TASK: Reproduce the listing below without any change.

INPUT DATA:
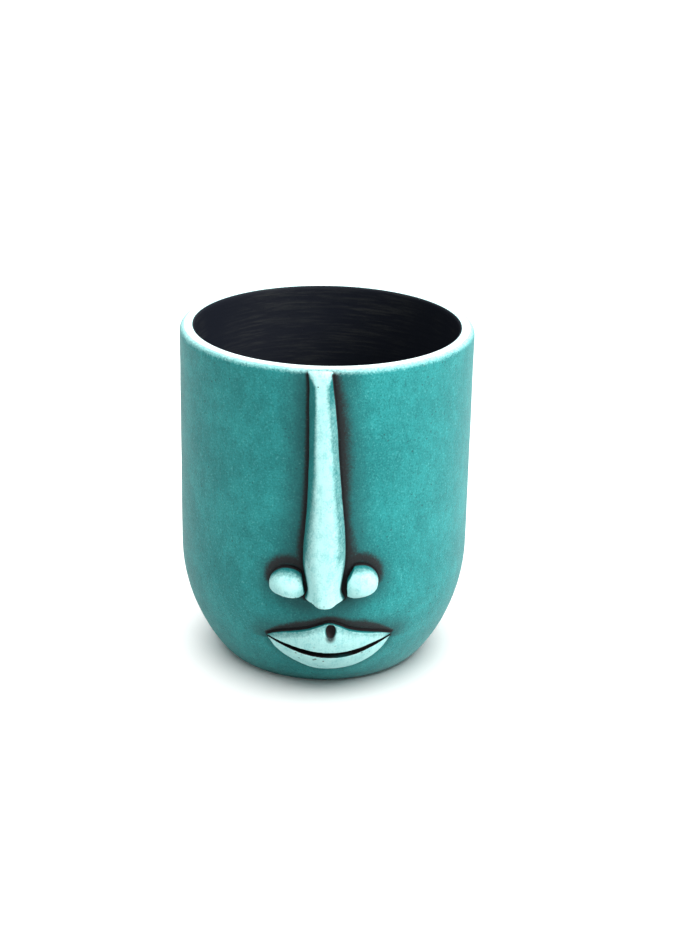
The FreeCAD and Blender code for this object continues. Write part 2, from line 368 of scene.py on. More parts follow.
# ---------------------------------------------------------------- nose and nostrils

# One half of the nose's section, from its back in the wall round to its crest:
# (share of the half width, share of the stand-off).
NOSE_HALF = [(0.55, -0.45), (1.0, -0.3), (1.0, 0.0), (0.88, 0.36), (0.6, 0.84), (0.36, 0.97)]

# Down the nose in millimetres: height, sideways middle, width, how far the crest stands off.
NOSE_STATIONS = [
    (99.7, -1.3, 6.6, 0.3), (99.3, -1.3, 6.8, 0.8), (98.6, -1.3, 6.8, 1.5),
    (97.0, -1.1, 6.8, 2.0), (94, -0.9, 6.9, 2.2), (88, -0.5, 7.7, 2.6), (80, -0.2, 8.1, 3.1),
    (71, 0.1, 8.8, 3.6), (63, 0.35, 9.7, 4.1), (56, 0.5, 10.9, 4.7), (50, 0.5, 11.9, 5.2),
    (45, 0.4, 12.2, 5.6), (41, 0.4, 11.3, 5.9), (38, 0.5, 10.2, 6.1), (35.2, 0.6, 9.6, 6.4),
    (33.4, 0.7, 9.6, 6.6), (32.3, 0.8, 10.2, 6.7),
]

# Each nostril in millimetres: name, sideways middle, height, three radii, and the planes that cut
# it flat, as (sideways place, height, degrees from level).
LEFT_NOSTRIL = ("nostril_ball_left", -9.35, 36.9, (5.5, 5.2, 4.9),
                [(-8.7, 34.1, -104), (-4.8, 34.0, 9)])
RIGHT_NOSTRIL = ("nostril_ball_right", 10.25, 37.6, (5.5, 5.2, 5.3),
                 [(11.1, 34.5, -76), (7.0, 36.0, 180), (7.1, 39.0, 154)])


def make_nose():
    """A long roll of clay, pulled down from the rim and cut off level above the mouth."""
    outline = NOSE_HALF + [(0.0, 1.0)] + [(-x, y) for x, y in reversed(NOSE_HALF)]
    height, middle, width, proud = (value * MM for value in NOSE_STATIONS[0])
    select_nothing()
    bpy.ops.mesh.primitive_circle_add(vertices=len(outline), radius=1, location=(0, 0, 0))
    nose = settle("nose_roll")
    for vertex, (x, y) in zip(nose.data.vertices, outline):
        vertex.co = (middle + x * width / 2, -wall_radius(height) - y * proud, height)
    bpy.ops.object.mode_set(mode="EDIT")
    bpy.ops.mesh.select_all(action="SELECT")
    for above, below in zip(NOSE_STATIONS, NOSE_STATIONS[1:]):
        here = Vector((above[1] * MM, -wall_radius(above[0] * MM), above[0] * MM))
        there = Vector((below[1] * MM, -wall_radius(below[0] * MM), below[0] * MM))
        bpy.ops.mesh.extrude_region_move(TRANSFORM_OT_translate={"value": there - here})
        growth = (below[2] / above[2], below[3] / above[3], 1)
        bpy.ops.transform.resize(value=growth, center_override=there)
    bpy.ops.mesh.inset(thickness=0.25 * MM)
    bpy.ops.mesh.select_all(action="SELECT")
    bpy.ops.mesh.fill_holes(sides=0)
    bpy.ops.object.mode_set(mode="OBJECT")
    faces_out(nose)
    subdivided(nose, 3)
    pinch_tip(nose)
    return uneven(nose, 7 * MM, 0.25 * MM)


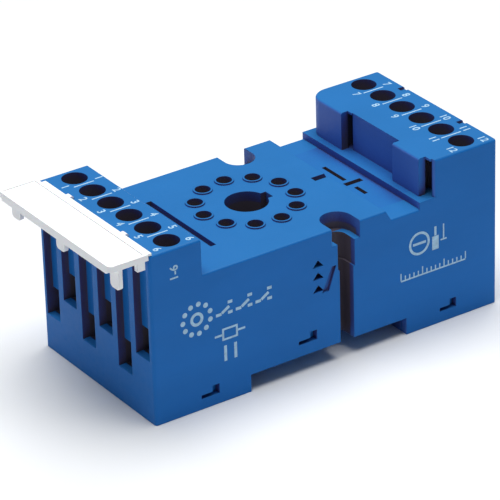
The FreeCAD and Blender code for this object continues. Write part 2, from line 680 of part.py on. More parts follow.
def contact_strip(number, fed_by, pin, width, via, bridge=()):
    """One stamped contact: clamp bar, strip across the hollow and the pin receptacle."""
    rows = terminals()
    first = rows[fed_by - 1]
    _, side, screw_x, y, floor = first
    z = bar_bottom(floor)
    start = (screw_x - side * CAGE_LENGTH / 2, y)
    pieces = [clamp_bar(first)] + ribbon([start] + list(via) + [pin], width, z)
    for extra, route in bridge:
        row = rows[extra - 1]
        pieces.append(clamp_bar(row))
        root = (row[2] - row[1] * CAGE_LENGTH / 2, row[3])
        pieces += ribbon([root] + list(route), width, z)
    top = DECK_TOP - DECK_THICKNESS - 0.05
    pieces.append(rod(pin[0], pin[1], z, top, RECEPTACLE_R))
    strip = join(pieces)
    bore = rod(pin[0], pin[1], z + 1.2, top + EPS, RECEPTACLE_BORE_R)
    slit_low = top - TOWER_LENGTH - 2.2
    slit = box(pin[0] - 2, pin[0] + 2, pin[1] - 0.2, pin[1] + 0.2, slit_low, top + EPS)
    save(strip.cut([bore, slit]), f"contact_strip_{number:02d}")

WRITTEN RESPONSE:
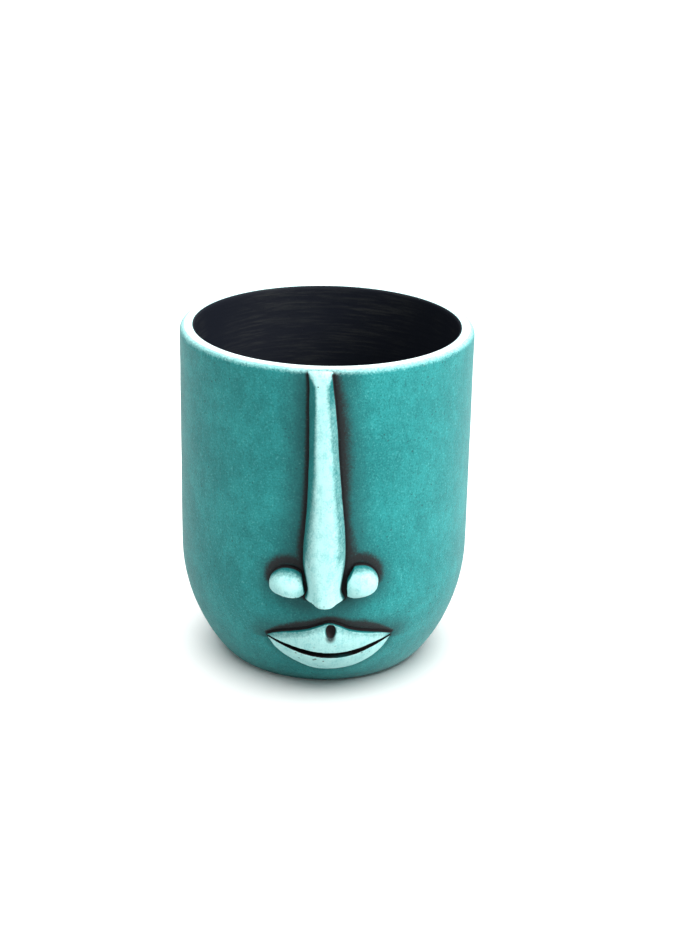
The FreeCAD and Blender code for this object continues. Write part 2, from line 368 of scene.py on. More parts follow.
# ---------------------------------------------------------------- nose and nostrils

# One half of the nose's section, from its back in the wall round to its crest:
# (share of the half width, share of the stand-off).
NOSE_HALF = [(0.55, -0.45), (1.0, -0.3), (1.0, 0.0), (0.88, 0.36), (0.6, 0.84), (0.36, 0.97)]

# Down the nose in millimetres: height, sideways middle, width, how far the crest stands off.
NOSE_STATIONS = [
    (99.7, -1.3, 6.6, 0.3), (99.3, -1.3, 6.8, 0.8), (98.6, -1.3, 6.8, 1.5),
    (97.0, -1.1, 6.8, 2.0), (94, -0.9, 6.9, 2.2), (88, -0.5, 7.7, 2.6), (80, -0.2, 8.1, 3.1),
    (71, 0.1, 8.8, 3.6), (63, 0.35, 9.7, 4.1), (56, 0.5, 10.9, 4.7), (50, 0.5, 11.9, 5.2),
    (45, 0.4, 12.2, 5.6), (41, 0.4, 11.3, 5.9), (38, 0.5, 10.2, 6.1), (35.2, 0.6, 9.6, 6.4),
    (33.4, 0.7, 9.6, 6.6), (32.3, 0.8, 10.2, 6.7),
]

# Each nostril in millimetres: name, sideways middle, height, three radii, and the planes that cut
# it flat, as (sideways place, height, degrees from level).
LEFT_NOSTRIL = ("nostril_ball_left", -9.35, 36.9, (5.5, 5.2, 4.9),
                [(-8.7, 34.1, -104), (-4.8, 34.0, 9)])
RIGHT_NOSTRIL = ("nostril_ball_right", 10.25, 37.6, (5.5, 5.2, 5.3),
                 [(11.1, 34.5, -76), (7.0, 36.0, 180), (7.1, 39.0, 154)])


def make_nose():
    """A long roll of clay, pulled down from the rim and cut off level above the mouth."""
    outline = NOSE_HALF + [(0.0, 1.0)] + [(-x, y) for x, y in reversed(NOSE_HALF)]
    height, middle, width, proud = (value * MM for value in NOSE_STATIONS[0])
    select_nothing()
    bpy.ops.mesh.primitive_circle_add(vertices=len(outline), radius=1, location=(0, 0, 0))
    nose = settle("nose_roll")
    for vertex, (x, y) in zip(nose.data.vertices, outline):
        vertex.co = (middle + x * width / 2, -wall_radius(height) - y * proud, height)
    bpy.ops.object.mode_set(mode="EDIT")
    bpy.ops.mesh.select_all(action="SELECT")
    for above, below in zip(NOSE_STATIONS, NOSE_STATIONS[1:]):
        here = Vector((above[1] * MM, -wall_radius(above[0] * MM), above[0] * MM))
        there = Vector((below[1] * MM, -wall_radius(below[0] * MM), below[0] * MM))
        bpy.ops.mesh.extrude_region_move(TRANSFORM_OT_translate={"value": there - here})
        growth = (below[2] / above[2], below[3] / above[3], 1)
        bpy.ops.transform.resize(value=growth, center_override=there)
    bpy.ops.mesh.inset(thickness=0.25 * MM)
    bpy.ops.mesh.select_all(action="SELECT")
    bpy.ops.mesh.fill_holes(sides=0)
    bpy.ops.object.mode_set(mode="OBJECT")
    faces_out(nose)
    subdivided(nose, 3)
    pinch_tip(nose)
    return uneven(nose, 7 * MM, 0.25 * MM)


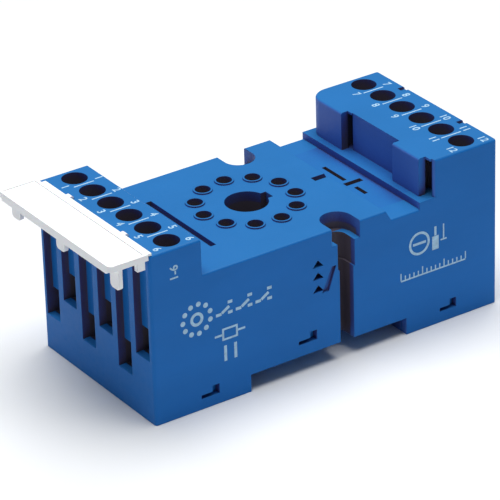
The FreeCAD and Blender code for this object continues. Write part 2, from line 680 of part.py on. More parts follow.
def contact_strip(number, fed_by, pin, width, via, bridge=()):
    """One stamped contact: clamp bar, strip across the hollow and the pin receptacle."""
    rows = terminals()
    first = rows[fed_by - 1]
    _, side, screw_x, y, floor = first
    z = bar_bottom(floor)
    start = (screw_x - side * CAGE_LENGTH / 2, y)
    pieces = [clamp_bar(first)] + ribbon([start] + list(via) + [pin], width, z)
    for extra, route in bridge:
        row = rows[extra - 1]
        pieces.append(clamp_bar(row))
        root = (row[2] - row[1] * CAGE_LENGTH / 2, row[3])
        pieces += ribbon([root] + list(route), width, z)
    top = DECK_TOP - DECK_THICKNESS - 0.05
    pieces.append(rod(pin[0], pin[1], z, top, RECEPTACLE_R))
    strip = join(pieces)
    bore = rod(pin[0], pin[1], z + 1.2, top + EPS, RECEPTACLE_BORE_R)
    slit_low = top - TOWER_LENGTH - 2.2
    slit = box(pin[0] - 2, pin[0] + 2, pin[1] - 0.2, pin[1] + 0.2, slit_low, top + EPS)
    save(strip.cut([bore, slit]), f"contact_strip_{number:02d}")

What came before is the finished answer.